>>>

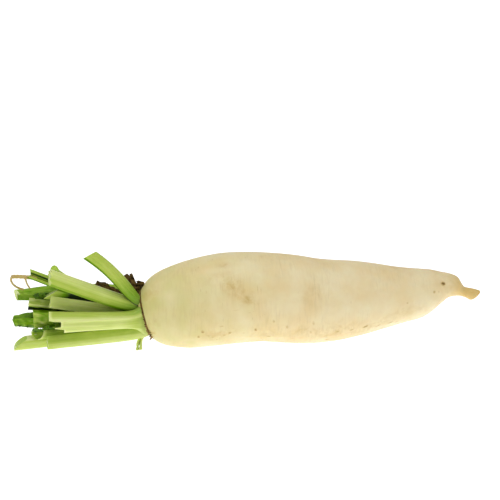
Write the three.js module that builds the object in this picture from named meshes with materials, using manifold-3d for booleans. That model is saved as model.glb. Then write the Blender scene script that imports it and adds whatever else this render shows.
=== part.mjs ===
// A daikon radish, pulled, washed and trimmed: one long white root that lies on its side, with a fan of
// leaf stalks cut a hand's width above the crown. Millimetres, +Z up, +X from the crown to the tail, and
// z = 0 is the surface that it lies on. The origin is under the middle of the whole radish.
import * as THREE from "three";
import { mergeVertices } from "three/addons/utils/BufferGeometryUtils.js";
import Module from "manifold-3d";

const wasm = await Module();
wasm.setup();

const { sin, cos, abs, exp, hypot, min, max, PI } = Math;
const degree = PI / 180;
const gap = 0.35; // clear space left between pieces that grow against each other
const vec = (x, y, z) => new THREE.Vector3(x, y, z);

// ---------- the crown: the plate that the leaves grow from ----------
const crownHeight = 26.8; // of its middle above the table, lower than the root's own middle
const crownLean = Math.tan(16.5 * degree); // the plate's top leans out over the leaves
const crownTurn = Math.tan(10 * degree); // and so does its near side
const crownEdge = 17.5; // radius of the plate
const crownMiddle = vec(3.2, 0, crownHeight);
const crownOut = vec(-1, crownTurn, -crownLean).normalize();
const crownTop = vec(-crownLean, 0, 1).normalize();
const leafRun = vec(-1, 0, 0.02); // the way that the leaves head as they leave the crown
const crownNear = vec(-crownTurn, -1, 0).normalize();

// Direction from the crown's middle to its edge: turn 0 is the top, 90 the near side, 180 the bottom.
function crownSpoke(turn) {
  return crownTop.clone().multiplyScalar(cos(turn * degree)).addScaledVector(crownNear, sin(turn * degree));
}

// ---------- the root ----------
const flattened = 0.7; // how deep its weight flattens the skin where it lies on the table
const rootSides = 32;
const rootRings = 48;
const tailSlant = 1.1; // the broken end of the tail, sideways run over height
const rootOutline = [
  // x from the crown, radius, height of the middle
  [2.2, 0, 27.4],
  [2.6, 8, 27.5],
  [3.4, 14.5, 27.5],
  [4.2, 17.6, 27.5],
  [5.4, 19, 27.4],
  [7.2, 21.1, 27.4],
  [10, 23.7, 28],
  [14, 26.6, 29.3],
  [20, 29.4, 30.9],
  [28, 31.8, 32.5],
  [38, 34, 34.2],
  [50, 35.3, 36],
  [63, 35.8, 37.7],
  [79, 35.5, 38.9],
  [95, 35.3, 38.8],
  [112, 35.1, 36.8],
  [128, 34.5, 34.9],
  [144, 33.1, 33.3],
  [160, 31.6, 32.8],
  [176, 29.3, 33.3],
  [193, 25.8, 34.1],
  [209, 22.5, 34.7],
  [225, 19.7, 35.8],
  [234, 16.7, 38],
  [242, 12.5, 40.6],
  [248, 9.7, 42.4],
  [253.5, 8.2, 42.1],
  [256.6, 7.1, 41],
  [259.2, 5.1, 38.5],
  [261.8, 3.9, 36.5],
  [266.4, 3.7, 35.1],
  [270.6, 3.4, 33.5],
  [271.6, 1.8, 33.2],
  [271.8, 0, 33.1],
];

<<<

## WHAT IS ASKED
Count every line in the data where the string "that" occurs. Give nothing except the number.

## ANSWER IN FULL
6